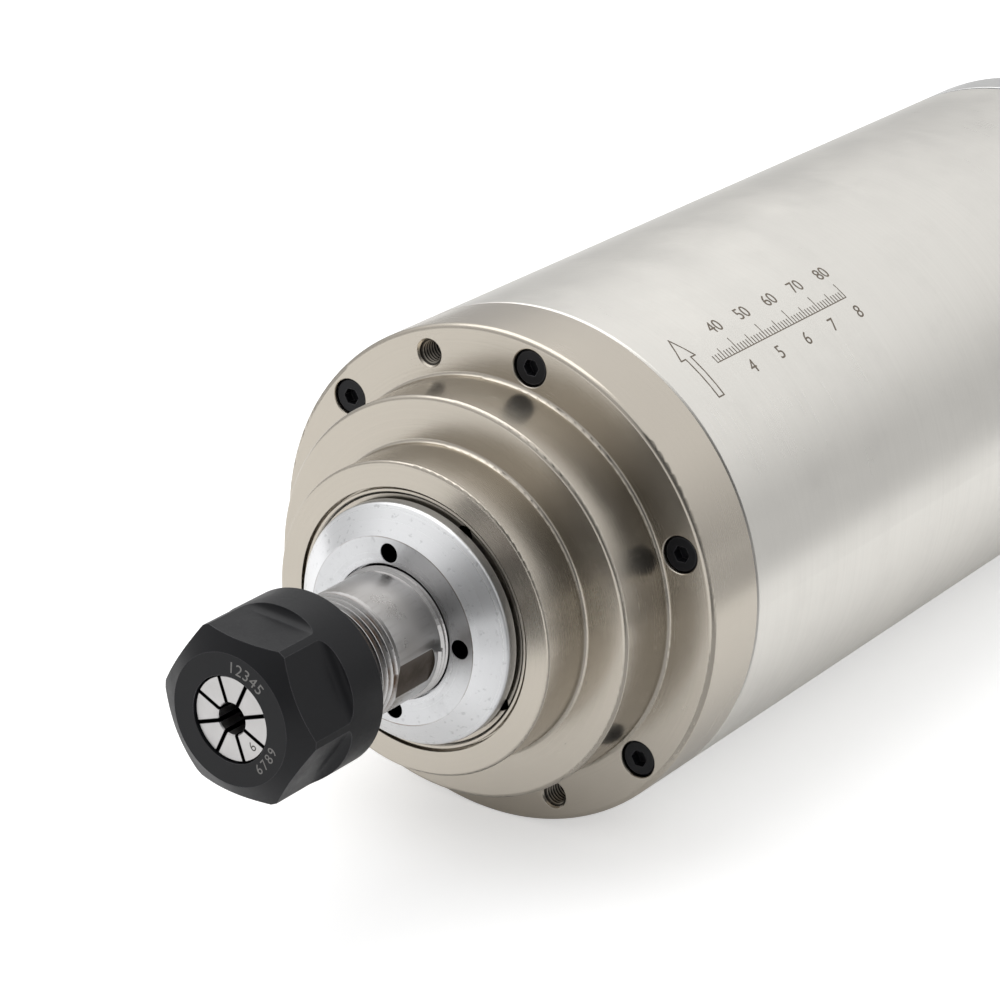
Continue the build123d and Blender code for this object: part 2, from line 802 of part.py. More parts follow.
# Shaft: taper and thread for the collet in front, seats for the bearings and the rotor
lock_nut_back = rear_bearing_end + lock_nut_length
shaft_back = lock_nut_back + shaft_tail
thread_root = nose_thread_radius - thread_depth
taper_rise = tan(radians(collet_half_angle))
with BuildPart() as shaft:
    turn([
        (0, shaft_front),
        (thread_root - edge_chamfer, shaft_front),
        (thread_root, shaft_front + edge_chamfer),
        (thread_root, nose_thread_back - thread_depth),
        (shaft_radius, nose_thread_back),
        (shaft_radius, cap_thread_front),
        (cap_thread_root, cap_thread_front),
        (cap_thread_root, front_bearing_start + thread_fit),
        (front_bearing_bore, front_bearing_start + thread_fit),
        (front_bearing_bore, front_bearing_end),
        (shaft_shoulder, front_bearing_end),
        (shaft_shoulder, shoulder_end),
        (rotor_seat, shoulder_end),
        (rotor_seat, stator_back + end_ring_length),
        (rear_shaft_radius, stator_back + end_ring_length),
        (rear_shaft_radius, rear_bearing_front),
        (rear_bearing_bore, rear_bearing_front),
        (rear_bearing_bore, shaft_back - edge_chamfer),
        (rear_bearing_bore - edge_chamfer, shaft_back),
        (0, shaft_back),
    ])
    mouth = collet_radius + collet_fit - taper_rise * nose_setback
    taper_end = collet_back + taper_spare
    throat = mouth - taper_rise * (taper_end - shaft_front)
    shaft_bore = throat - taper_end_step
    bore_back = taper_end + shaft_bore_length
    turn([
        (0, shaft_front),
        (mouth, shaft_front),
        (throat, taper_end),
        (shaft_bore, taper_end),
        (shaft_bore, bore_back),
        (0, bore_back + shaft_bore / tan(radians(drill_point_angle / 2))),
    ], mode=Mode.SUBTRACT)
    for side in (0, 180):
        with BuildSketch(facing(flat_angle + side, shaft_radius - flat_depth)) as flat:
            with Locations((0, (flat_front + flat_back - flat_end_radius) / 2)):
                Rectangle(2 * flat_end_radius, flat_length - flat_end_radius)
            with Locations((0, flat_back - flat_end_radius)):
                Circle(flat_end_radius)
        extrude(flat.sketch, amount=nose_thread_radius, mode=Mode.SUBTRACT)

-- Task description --
Output the full listing exactly as it stands.

-- Written solution --
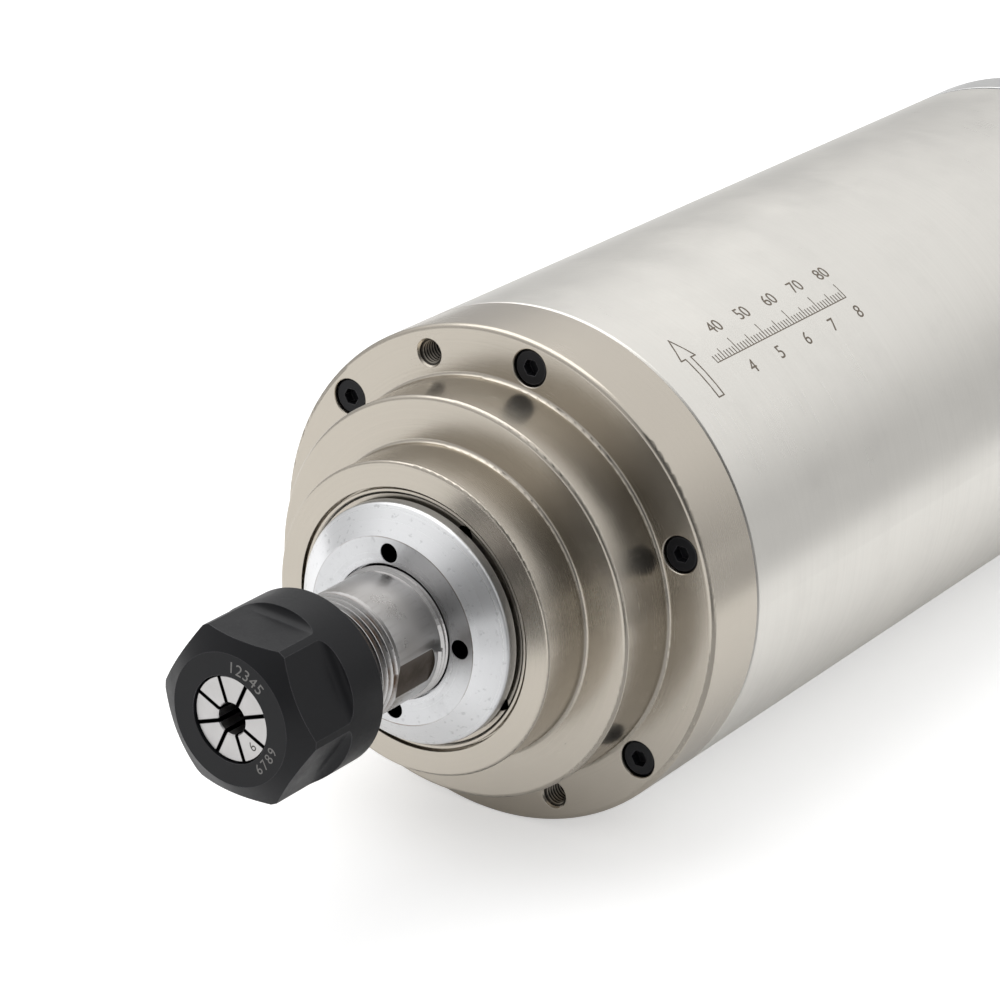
Continue the build123d and Blender code for this object: part 2, from line 802 of part.py. More parts follow.
# Shaft: taper and thread for the collet in front, seats for the bearings and the rotor
lock_nut_back = rear_bearing_end + lock_nut_length
shaft_back = lock_nut_back + shaft_tail
thread_root = nose_thread_radius - thread_depth
taper_rise = tan(radians(collet_half_angle))
with BuildPart() as shaft:
    turn([
        (0, shaft_front),
        (thread_root - edge_chamfer, shaft_front),
        (thread_root, shaft_front + edge_chamfer),
        (thread_root, nose_thread_back - thread_depth),
        (shaft_radius, nose_thread_back),
        (shaft_radius, cap_thread_front),
        (cap_thread_root, cap_thread_front),
        (cap_thread_root, front_bearing_start + thread_fit),
        (front_bearing_bore, front_bearing_start + thread_fit),
        (front_bearing_bore, front_bearing_end),
        (shaft_shoulder, front_bearing_end),
        (shaft_shoulder, shoulder_end),
        (rotor_seat, shoulder_end),
        (rotor_seat, stator_back + end_ring_length),
        (rear_shaft_radius, stator_back + end_ring_length),
        (rear_shaft_radius, rear_bearing_front),
        (rear_bearing_bore, rear_bearing_front),
        (rear_bearing_bore, shaft_back - edge_chamfer),
        (rear_bearing_bore - edge_chamfer, shaft_back),
        (0, shaft_back),
    ])
    mouth = collet_radius + collet_fit - taper_rise * nose_setback
    taper_end = collet_back + taper_spare
    throat = mouth - taper_rise * (taper_end - shaft_front)
    shaft_bore = throat - taper_end_step
    bore_back = taper_end + shaft_bore_length
    turn([
        (0, shaft_front),
        (mouth, shaft_front),
        (throat, taper_end),
        (shaft_bore, taper_end),
        (shaft_bore, bore_back),
        (0, bore_back + shaft_bore / tan(radians(drill_point_angle / 2))),
    ], mode=Mode.SUBTRACT)
    for side in (0, 180):
        with BuildSketch(facing(flat_angle + side, shaft_radius - flat_depth)) as flat:
            with Locations((0, (flat_front + flat_back - flat_end_radius) / 2)):
                Rectangle(2 * flat_end_radius, flat_length - flat_end_radius)
            with Locations((0, flat_back - flat_end_radius)):
                Circle(flat_end_radius)
        extrude(flat.sketch, amount=nose_thread_radius, mode=Mode.SUBTRACT)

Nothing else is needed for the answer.